_What you should do_: From the listing, collect all lines containing the word "joints".

_Data extract_:

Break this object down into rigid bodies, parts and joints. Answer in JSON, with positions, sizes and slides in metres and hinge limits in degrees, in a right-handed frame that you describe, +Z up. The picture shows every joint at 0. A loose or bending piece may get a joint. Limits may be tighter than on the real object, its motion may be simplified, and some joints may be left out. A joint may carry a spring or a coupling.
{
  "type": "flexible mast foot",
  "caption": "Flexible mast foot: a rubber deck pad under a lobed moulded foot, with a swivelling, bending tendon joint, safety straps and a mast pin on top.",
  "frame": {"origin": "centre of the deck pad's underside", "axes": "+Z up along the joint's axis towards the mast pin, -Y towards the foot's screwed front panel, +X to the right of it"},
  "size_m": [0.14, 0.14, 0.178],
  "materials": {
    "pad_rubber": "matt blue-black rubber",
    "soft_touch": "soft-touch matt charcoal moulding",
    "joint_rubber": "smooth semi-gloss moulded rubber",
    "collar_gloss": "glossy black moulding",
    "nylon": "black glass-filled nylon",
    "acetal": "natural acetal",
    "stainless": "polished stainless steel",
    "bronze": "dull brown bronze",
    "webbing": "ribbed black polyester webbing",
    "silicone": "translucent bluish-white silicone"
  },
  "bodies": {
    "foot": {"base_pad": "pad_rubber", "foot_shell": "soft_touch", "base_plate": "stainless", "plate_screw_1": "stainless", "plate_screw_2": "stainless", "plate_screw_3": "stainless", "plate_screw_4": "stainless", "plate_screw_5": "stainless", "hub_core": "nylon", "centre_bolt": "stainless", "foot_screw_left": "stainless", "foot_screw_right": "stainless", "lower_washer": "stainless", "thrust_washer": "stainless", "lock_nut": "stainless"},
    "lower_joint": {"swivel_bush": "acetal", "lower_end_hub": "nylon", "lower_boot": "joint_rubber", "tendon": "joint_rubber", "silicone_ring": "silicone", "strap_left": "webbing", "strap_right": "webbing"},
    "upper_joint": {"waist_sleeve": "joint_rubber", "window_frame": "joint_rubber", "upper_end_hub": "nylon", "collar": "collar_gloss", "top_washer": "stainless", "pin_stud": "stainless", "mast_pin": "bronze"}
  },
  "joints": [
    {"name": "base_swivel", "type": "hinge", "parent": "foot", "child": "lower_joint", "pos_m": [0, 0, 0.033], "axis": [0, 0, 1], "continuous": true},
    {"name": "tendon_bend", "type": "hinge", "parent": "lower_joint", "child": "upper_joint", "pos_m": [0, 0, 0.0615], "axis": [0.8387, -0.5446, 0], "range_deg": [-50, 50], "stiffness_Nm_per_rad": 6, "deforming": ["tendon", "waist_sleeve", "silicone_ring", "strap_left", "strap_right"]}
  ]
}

_Complete response_:
Break this object down into rigid bodies, parts and joints. Answer in JSON, with positions, sizes and slides in metres and hinge limits in degrees, in a right-handed frame that you describe, +Z up. The picture shows every joint at 0. A loose or bending piece may get a joint. Limits may be tighter than on the real object, its motion may be simplified, and some joints may be left out. A joint may carry a spring or a coupling.
  "joints": [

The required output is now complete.